Leadership Challenges
Kemi Badenoch, it’s no secret, is struggling. Unpopular with party members and even less so with voters, her days at the helm are likely numbered. From November 2nd – one year in – she’ll be open to a confidence vote. “There’s a whiff of fatality in the air”, one of her fellow Conservative MPs reportedly said.
Her main rival, Shadow Justice Secretary Robert Jenrick, has fully embraced Reform-style white identity politics. This week he called Birmingham a “ghetto,” said he “hadn’t seen another white face” there, and that it wasn’t “the kind of country I want to live in.”

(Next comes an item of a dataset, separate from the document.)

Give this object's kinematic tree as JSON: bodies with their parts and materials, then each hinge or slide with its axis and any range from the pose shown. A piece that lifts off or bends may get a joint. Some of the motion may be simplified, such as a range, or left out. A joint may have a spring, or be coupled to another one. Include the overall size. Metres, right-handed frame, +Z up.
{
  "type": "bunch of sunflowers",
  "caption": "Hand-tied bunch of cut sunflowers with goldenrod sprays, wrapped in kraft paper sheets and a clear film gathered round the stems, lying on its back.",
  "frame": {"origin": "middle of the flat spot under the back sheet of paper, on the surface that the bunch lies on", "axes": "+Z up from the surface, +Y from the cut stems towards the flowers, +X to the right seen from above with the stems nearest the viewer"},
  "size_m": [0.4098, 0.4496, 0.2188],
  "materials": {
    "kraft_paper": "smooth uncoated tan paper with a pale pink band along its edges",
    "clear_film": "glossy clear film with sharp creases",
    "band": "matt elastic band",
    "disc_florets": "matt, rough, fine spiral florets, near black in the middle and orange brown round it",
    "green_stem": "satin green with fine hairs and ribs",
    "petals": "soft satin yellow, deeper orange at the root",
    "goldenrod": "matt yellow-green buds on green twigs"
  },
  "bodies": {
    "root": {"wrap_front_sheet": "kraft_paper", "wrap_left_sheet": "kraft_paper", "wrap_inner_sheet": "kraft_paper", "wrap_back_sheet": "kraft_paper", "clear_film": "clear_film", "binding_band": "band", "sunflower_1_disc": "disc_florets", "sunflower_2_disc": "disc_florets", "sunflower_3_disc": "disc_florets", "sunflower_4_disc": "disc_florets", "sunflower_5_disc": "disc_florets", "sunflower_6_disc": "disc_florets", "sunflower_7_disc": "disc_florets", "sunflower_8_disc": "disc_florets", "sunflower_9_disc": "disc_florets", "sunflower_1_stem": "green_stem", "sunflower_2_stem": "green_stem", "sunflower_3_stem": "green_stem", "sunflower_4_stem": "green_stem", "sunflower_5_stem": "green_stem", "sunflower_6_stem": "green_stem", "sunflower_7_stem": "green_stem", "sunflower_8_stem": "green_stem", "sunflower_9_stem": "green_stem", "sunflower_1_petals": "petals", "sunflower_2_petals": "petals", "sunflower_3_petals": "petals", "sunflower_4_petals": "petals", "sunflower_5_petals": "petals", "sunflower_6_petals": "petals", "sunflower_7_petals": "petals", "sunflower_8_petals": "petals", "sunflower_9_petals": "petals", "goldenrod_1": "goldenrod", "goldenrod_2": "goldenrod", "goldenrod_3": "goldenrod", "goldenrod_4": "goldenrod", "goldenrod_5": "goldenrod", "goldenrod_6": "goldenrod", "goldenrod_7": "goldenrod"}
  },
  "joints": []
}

It wasn’t a one-off. He’s previously complained about the decline of white residents in Dagenham, echoed “Great Replacement” themes, and recently attended a rally organised by the founder of Combat 18, the neo-Nazi group once tied to the BNP. He even posted a photo with the guy.
Despite criticising Reform for its “identity politics”, Badenoch defended Jenrick’s Birmingham remarks as “factual.” A remark that would have shattered a political career five years ago is now just business as usual.
Try as she might, Badenoch can’t ignore the populist writing on the wall. While she desperately seeks to keep Reform’s crude politics at arms length (eg, refusing to say whether she admires Nigel Farage), Jenrick is seemingly much more willing to cater to the rising tide of the far-right.